Heat Waves
Feb. 27, 2023

Why in news?

  • In the week of February 21, the India Meteorological Department (IMD) warned that the maximum temperatures over northwest, west, and central India would be 3-5° C higher than the long-term average.
  • On February 21 itself, the national capital recorded its third hottest February day (33.6° C) in more than five decades.

What’s in today’s article?

  • Heat Wave

What is heat wave?

  • A Heat Wave is a period of abnormally high temperatures, more than the normal maximum temperature.
  • Qualitatively, heat wave is a condition of air temperature which becomes fatal to human body when exposed.
  • Quantitatively, it is defined based on the temperature thresholds over a region in terms of actual temperature or its departure from normal.

What is criterion for declaring heat wave?

  • As per IMD, heat wave is considered if maximum temperature of a station reaches at least 40°C or more for Plains and at least 30°C or more for Hilly regions.
  • IMD uses following criterion to declare the occurrence of heat wave in the region:
    • Based on Departure from Normal Heat Wave:
      • Heat Wave - Departure from normal is 4.50°C to 6.40°C;
      • Severe Heat Wave: Departure from normal is >6.40degree C
    • Based on Actual Maximum Temperature Heat Wave:
      • Heat Wave - When actual maximum temperature ≥ 45°C;
      • Severe Heat Wave: When actual maximum temperature ≥47
    • If above criteria met at least in 2 stations in a Meteorological sub-division for at least two consecutive days, heat wave occurrence is declared on the second day.
  • Heat Wave in coastal region
    • When maximum temperature departure is 4.50°C or more from normal, Heat Wave may be described provided actual maximum temperature is 37°C or more

Why do heat waves occur in the first place?

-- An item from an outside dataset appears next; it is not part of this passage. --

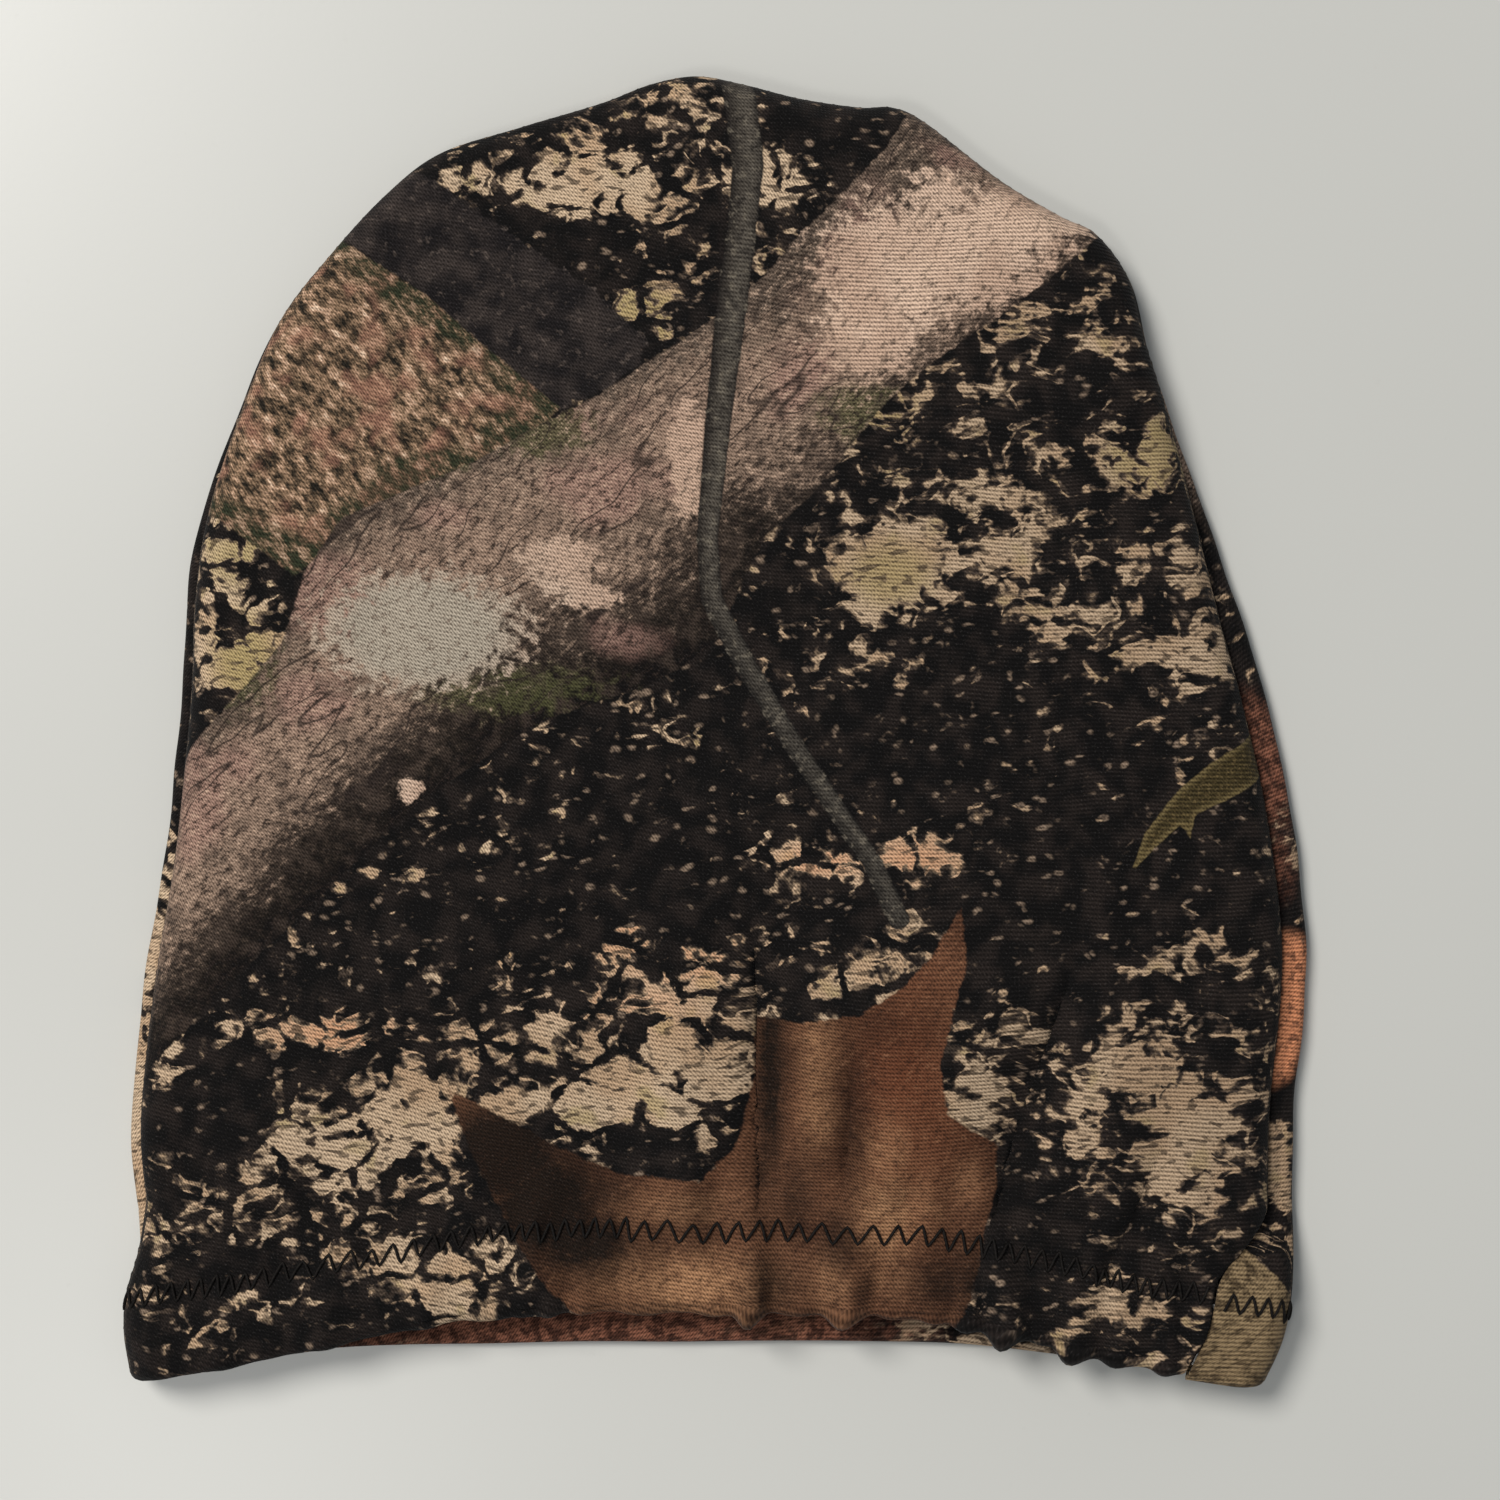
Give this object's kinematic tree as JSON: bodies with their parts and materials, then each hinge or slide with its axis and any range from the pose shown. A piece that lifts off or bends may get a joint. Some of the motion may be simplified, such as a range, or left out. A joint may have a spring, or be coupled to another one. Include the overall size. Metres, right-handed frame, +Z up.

  • Heat waves are formed for one of two reasons: because warmer air is flowing in from elsewhere or because something is producing it locally.
    • Air is warmed locally when the air is warmed by higher land surface temperature; or
    • because the air sinking down from above is compressed along the way, producing hot air near the surface.

Origin of heat waves in Indian context

  • Direction from which air is flowing in India
    • In spring, India typically has air flowing in from the west-northwest.
    • In the context of climate change, the Middle East is warming faster than other regions in latitudes, and serves as a source of the warm air that blows into India.
  • Compression of air
    • Air flowing in from the northwest rolls in over the mountains of Afghanistan and Pakistan.
    • As a result, some of the compression also happens on the leeward side of these mountains, entering India with a bristling warmth.
  • Warmer Arabian Sea
    • The air flowing in over the oceans is expected to bring cooler air, since land warms faster than the oceans.
    • However, this does not happen as the Arabian Sea is warming faster than most other ocean regions.
  • Role of upper atmospheric westerly winds
    • The strong upper atmospheric westerly winds that come in from the Atlantic Ocean over to India during spring control the near-surface winds.
    • Any time winds flow from the west to the east, the winds are blowing faster than the planet itself, which is also rotating from west to east.
    • The energy to run past the earth near the surface, against the surface friction, can only come from above.
    • This descending air compresses and warms up to generate some heat waves.
  • Declining lapse rate (the rate at which temperatures cool from the surface to the upper atmosphere)
    • It should be noted that the lapse rate is declining under global warming.
    • In other words, global warming tends to warm the upper atmosphere faster than the air near the surface.
    • Hence, the sinking air is warmer due to global warming, and thus produces heat waves as it sinks and compresses.
  • Other factors
    • The other factors that affect the formation of heat waves are the age of the air mass and how far it has travelled.
    • The north-northwestern heatwaves are typically formed with air masses that come from 800-1,600 km away and are around two days old.
    • Heat waves over peninsular India on the other hand arrive from the oceans and are barely a day old. As a result, they are on average less intense.

Why heat waves phenomena have started to occur more frequently?

  • Due to the processes that contribute to the formation of a heat wave, and the ways in which global warming affects them, these events have started to occur once every few years, and are also more intense.
    • Earlier, it used to be a once-in-decade phenomenon.
  • The area covered by these heat waves is also influenced by the background pressure patterns set up by El Niño and La Niña events, and of late it has been expanding.
    • The El Niño is a complementary phenomenon in which warmer water spreads west-east across the equatorial Pacific Ocean.

Conclusion

  • Although, the mortality over India due to heat waves are substantially lower than those in other mid-latitude regions.
  • However, we should also not become complacent, and further improve forecast warnings, issue them as soon as possible.
  • Also, these forecasts should be coupled with city-wide graded heat action plans to protect the vulnerable.